RAW RECORDS ->
______

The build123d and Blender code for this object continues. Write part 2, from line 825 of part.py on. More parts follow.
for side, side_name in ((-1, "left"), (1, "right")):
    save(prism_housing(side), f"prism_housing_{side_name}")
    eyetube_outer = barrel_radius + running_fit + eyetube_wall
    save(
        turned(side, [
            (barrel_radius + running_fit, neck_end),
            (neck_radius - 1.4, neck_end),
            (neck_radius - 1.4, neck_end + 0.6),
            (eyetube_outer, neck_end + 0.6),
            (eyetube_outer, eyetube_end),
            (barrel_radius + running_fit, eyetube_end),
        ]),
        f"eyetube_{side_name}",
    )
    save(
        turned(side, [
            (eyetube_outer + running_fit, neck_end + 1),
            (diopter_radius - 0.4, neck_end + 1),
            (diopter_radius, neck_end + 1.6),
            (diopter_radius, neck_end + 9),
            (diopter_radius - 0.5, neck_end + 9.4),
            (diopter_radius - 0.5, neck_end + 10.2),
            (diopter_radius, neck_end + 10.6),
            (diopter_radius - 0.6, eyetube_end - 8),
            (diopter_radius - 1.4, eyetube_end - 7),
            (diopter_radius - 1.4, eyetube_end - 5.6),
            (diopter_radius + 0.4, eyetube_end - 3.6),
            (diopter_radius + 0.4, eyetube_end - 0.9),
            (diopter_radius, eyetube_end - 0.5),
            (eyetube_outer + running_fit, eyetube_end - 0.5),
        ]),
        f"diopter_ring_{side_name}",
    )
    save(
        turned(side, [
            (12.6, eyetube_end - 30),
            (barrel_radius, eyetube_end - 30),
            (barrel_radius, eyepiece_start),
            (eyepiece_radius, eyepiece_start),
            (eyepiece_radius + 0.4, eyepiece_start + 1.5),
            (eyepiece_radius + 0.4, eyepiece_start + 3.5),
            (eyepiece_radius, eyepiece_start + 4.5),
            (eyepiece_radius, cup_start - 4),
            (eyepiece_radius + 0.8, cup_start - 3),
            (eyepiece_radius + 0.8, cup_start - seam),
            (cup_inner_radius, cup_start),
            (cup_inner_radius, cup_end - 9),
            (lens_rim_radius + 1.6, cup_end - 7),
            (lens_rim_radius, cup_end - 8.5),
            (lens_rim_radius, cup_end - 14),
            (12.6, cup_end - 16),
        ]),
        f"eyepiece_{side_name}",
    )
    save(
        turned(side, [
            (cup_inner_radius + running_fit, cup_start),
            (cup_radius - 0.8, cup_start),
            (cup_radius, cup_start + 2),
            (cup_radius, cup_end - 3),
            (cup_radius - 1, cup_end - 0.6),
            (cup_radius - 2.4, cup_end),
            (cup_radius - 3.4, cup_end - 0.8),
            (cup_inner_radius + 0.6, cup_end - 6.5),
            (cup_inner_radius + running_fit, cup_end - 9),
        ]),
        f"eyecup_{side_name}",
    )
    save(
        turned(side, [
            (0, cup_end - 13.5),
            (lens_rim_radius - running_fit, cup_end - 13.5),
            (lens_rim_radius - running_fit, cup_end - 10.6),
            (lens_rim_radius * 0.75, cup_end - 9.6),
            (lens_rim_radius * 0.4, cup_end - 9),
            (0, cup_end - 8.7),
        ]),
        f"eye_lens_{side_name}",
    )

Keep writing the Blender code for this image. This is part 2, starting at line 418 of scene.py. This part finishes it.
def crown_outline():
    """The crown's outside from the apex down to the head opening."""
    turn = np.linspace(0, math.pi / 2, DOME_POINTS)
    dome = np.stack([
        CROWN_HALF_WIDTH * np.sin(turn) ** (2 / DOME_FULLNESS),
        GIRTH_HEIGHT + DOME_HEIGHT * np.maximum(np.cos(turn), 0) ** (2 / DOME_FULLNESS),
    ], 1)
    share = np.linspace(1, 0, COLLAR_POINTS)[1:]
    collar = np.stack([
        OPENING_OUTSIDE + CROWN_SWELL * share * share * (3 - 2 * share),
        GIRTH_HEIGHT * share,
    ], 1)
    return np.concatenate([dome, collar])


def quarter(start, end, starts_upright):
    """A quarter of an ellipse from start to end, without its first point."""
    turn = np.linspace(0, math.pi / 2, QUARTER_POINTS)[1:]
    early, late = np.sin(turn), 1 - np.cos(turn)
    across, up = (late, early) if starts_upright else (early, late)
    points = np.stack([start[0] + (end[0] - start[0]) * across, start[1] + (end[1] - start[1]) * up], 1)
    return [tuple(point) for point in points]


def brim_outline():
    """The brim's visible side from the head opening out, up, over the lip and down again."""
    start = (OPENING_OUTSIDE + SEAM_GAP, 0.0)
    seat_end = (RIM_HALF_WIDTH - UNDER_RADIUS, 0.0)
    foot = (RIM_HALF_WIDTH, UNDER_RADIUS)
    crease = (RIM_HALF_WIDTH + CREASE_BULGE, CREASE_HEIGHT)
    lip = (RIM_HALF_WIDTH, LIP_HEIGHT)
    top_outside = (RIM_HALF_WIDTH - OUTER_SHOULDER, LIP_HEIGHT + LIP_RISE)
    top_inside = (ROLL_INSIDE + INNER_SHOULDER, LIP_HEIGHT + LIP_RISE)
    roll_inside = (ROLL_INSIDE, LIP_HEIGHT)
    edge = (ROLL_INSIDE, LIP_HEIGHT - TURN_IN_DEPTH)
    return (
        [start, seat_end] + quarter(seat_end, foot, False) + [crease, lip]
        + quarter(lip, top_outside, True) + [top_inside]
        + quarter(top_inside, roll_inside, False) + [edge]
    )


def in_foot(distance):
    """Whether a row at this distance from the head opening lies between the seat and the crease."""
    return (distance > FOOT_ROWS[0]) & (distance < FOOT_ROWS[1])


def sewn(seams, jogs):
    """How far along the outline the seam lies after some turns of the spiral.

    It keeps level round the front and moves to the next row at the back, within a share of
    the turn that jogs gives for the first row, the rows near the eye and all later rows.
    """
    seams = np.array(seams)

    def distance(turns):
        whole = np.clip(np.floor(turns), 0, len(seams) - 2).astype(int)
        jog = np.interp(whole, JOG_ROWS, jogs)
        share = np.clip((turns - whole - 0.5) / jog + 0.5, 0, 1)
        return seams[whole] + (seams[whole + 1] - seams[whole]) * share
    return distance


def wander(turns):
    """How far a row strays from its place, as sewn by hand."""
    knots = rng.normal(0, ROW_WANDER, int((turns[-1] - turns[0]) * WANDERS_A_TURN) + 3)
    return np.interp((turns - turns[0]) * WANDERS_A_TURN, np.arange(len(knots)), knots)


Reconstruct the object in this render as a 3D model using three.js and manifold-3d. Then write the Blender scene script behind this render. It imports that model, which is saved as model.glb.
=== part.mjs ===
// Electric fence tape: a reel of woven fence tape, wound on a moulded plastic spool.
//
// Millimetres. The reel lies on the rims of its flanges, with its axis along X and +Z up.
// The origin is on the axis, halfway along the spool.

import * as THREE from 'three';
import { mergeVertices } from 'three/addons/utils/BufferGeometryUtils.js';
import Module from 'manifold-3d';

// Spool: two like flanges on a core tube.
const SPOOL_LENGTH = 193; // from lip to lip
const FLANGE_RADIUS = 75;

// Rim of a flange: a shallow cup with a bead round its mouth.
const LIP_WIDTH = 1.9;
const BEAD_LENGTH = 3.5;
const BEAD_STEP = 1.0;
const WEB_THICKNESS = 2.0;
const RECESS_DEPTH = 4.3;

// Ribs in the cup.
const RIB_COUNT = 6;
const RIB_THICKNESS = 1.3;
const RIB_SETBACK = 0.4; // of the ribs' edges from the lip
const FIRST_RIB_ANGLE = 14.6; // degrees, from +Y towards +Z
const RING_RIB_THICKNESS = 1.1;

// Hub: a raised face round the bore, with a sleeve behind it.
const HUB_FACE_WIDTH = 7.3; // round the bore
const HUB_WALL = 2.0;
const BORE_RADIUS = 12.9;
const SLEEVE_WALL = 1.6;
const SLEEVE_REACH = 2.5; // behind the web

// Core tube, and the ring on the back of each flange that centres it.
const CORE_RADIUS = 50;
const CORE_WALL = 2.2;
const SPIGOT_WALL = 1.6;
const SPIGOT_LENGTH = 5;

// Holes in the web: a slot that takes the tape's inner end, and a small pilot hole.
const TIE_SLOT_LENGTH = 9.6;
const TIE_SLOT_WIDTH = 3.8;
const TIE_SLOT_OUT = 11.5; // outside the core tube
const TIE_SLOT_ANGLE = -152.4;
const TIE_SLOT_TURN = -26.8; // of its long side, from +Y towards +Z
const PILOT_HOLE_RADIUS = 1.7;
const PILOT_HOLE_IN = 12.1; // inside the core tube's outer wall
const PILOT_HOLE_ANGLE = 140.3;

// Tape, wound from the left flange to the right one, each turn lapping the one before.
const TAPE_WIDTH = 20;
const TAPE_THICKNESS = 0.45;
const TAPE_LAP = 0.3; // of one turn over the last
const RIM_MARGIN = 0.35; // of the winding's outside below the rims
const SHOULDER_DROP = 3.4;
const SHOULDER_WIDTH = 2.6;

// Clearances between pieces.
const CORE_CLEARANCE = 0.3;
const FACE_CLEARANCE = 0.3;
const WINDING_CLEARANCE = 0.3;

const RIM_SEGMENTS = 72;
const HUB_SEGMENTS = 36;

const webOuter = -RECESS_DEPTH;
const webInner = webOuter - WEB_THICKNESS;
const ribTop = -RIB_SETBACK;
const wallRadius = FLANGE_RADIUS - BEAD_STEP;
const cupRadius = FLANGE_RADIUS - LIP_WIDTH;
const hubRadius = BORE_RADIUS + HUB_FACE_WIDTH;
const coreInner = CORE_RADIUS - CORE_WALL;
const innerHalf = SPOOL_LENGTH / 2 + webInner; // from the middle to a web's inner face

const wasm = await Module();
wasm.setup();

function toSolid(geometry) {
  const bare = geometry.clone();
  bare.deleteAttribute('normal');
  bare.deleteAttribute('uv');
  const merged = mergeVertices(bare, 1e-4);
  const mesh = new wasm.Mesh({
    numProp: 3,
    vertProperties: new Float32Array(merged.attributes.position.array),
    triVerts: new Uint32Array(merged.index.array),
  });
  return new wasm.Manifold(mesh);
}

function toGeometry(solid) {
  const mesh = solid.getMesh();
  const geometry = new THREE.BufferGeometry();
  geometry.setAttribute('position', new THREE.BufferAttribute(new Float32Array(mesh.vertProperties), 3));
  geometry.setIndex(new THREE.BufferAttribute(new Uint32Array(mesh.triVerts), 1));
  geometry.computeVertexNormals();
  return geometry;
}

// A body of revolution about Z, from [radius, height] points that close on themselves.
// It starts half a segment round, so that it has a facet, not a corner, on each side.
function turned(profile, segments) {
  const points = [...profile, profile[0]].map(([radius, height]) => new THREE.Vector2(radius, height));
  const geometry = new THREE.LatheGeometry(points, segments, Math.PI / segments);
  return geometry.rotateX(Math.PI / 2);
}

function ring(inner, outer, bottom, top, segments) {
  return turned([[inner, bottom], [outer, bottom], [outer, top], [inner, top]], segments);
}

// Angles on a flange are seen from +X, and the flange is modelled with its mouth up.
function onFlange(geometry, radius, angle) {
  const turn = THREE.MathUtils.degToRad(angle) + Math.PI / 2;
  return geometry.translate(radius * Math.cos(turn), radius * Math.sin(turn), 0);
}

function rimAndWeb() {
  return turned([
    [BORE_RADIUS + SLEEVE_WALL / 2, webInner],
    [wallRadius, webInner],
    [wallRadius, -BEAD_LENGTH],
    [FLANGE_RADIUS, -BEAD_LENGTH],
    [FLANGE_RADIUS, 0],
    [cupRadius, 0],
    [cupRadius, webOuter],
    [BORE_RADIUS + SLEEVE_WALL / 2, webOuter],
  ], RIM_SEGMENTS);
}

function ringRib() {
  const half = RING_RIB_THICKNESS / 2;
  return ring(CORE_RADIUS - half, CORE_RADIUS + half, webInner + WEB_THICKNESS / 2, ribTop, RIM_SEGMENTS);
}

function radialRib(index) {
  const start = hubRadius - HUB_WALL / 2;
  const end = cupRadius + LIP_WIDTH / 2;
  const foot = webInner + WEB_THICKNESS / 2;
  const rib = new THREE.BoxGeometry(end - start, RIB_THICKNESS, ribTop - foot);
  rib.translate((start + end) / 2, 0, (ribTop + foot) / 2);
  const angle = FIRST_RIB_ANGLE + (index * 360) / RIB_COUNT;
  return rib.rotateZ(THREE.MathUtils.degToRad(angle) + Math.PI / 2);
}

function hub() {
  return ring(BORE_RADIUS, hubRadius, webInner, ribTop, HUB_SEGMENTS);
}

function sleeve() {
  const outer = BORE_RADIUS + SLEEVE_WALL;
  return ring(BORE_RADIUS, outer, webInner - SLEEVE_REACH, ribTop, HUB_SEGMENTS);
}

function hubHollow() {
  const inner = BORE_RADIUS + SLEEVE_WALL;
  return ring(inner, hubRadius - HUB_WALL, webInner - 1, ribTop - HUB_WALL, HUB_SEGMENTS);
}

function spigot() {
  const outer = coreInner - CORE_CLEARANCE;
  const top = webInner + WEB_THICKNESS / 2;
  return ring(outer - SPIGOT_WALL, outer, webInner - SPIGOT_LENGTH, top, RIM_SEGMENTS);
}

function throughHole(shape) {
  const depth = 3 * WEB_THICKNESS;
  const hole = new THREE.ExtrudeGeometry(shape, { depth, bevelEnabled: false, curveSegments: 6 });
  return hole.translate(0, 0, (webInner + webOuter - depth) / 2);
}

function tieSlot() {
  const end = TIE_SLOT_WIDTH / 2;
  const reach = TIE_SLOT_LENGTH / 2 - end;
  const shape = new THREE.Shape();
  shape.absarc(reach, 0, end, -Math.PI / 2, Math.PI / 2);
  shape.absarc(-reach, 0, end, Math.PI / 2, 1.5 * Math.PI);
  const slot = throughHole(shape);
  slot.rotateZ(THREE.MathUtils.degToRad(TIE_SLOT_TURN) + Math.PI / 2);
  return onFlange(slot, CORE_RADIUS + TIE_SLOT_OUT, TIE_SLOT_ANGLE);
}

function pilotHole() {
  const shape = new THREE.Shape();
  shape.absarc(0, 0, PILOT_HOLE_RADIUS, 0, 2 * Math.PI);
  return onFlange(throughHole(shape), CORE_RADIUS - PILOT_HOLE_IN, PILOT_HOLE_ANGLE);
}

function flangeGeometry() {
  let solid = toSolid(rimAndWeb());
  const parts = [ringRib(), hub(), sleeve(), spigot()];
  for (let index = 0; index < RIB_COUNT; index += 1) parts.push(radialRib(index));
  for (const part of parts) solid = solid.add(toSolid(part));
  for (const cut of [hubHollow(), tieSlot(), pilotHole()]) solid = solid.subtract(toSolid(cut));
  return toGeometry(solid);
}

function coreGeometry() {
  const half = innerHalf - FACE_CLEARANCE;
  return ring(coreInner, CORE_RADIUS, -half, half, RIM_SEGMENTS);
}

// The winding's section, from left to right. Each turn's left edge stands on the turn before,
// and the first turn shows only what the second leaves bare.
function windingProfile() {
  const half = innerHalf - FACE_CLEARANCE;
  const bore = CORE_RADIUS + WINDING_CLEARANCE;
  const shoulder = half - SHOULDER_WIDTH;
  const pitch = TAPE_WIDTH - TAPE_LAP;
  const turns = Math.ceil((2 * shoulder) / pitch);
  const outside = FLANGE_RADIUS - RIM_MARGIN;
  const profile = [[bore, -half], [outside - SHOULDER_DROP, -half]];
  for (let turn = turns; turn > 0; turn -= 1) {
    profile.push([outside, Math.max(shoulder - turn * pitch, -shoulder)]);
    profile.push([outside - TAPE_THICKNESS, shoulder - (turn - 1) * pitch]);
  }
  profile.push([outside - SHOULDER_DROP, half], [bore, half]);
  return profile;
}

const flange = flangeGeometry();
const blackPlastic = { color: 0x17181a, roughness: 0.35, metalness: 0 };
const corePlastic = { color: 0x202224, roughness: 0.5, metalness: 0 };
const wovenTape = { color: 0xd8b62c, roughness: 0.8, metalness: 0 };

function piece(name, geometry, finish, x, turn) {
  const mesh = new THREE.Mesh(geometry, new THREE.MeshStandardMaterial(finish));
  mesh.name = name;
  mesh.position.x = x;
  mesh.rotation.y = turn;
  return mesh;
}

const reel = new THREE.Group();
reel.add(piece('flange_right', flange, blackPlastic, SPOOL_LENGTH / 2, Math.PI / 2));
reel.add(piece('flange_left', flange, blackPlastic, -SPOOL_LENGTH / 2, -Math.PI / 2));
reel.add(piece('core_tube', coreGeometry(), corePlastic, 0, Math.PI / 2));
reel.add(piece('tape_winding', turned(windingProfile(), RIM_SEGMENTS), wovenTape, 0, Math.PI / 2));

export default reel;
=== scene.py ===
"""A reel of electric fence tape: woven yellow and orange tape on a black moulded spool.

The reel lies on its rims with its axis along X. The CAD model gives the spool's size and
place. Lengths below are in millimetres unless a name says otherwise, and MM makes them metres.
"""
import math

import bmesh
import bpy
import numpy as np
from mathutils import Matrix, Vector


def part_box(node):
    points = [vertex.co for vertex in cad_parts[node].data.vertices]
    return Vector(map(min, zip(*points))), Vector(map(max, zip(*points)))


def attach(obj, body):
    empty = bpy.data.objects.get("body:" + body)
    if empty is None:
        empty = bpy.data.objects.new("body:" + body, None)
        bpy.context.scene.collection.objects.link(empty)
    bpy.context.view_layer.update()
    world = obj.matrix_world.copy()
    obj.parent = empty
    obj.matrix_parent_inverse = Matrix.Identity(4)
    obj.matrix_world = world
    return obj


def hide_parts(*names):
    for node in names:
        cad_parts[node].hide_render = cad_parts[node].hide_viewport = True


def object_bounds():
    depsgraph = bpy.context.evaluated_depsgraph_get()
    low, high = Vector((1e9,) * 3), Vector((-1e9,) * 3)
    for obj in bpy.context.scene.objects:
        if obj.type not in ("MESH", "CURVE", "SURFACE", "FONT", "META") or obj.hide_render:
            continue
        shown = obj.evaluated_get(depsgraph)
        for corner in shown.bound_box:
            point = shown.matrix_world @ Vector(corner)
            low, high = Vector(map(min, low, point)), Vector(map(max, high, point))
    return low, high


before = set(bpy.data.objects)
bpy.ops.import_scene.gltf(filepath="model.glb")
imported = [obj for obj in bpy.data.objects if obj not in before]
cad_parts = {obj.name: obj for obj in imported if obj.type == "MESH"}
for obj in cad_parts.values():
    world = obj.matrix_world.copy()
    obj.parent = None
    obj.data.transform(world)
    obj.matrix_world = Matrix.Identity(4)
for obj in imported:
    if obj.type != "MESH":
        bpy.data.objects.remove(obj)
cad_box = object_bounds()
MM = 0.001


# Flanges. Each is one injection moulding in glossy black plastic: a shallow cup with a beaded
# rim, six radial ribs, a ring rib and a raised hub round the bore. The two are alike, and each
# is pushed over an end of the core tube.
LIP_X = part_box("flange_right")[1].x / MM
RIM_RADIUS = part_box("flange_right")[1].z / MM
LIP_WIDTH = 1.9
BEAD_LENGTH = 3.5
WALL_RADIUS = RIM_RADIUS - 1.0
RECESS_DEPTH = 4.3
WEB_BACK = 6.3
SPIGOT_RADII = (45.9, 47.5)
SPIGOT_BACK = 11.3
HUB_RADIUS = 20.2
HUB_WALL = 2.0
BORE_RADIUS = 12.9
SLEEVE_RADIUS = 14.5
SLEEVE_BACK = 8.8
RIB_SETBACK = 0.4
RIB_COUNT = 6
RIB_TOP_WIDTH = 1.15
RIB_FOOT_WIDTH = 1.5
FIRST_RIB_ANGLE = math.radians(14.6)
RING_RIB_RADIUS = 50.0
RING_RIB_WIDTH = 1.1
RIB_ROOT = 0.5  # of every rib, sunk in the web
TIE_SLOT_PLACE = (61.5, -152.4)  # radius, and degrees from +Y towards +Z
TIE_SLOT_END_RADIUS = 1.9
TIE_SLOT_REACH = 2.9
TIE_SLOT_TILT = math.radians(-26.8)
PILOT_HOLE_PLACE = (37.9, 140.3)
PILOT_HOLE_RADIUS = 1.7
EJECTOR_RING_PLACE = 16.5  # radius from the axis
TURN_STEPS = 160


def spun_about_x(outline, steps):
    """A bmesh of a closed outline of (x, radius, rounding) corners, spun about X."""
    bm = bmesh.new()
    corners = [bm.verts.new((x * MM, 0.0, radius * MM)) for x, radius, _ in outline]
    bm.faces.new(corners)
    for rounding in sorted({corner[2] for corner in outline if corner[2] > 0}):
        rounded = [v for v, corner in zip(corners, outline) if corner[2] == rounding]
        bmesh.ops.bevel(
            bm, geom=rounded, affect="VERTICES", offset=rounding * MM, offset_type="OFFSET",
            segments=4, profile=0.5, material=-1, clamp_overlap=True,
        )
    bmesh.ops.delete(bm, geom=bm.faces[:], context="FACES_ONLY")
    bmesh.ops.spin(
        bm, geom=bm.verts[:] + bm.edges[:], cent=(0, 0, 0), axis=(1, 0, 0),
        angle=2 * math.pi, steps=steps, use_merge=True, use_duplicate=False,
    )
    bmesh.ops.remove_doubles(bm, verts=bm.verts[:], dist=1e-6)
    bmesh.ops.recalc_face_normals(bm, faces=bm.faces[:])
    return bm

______

Only the lines running from the line with "const reel = new THREE.Group();" through the line with "points = [vertex.co" should be repeated, exactly and with both ends kept.

OUTPUT OF THE TASK ->
const reel = new THREE.Group();
reel.add(piece('flange_right', flange, blackPlastic, SPOOL_LENGTH / 2, Math.PI / 2));
reel.add(piece('flange_left', flange, blackPlastic, -SPOOL_LENGTH / 2, -Math.PI / 2));
reel.add(piece('core_tube', coreGeometry(), corePlastic, 0, Math.PI / 2));
reel.add(piece('tape_winding', turned(windingProfile(), RIM_SEGMENTS), wovenTape, 0, Math.PI / 2));

export default reel;
=== scene.py ===
"""A reel of electric fence tape: woven yellow and orange tape on a black moulded spool.

The reel lies on its rims with its axis along X. The CAD model gives the spool's size and
place. Lengths below are in millimetres unless a name says otherwise, and MM makes them metres.
"""
import math

import bmesh
import bpy
import numpy as np
from mathutils import Matrix, Vector


def part_box(node):
    points = [vertex.co for vertex in cad_parts[node].data.vertices]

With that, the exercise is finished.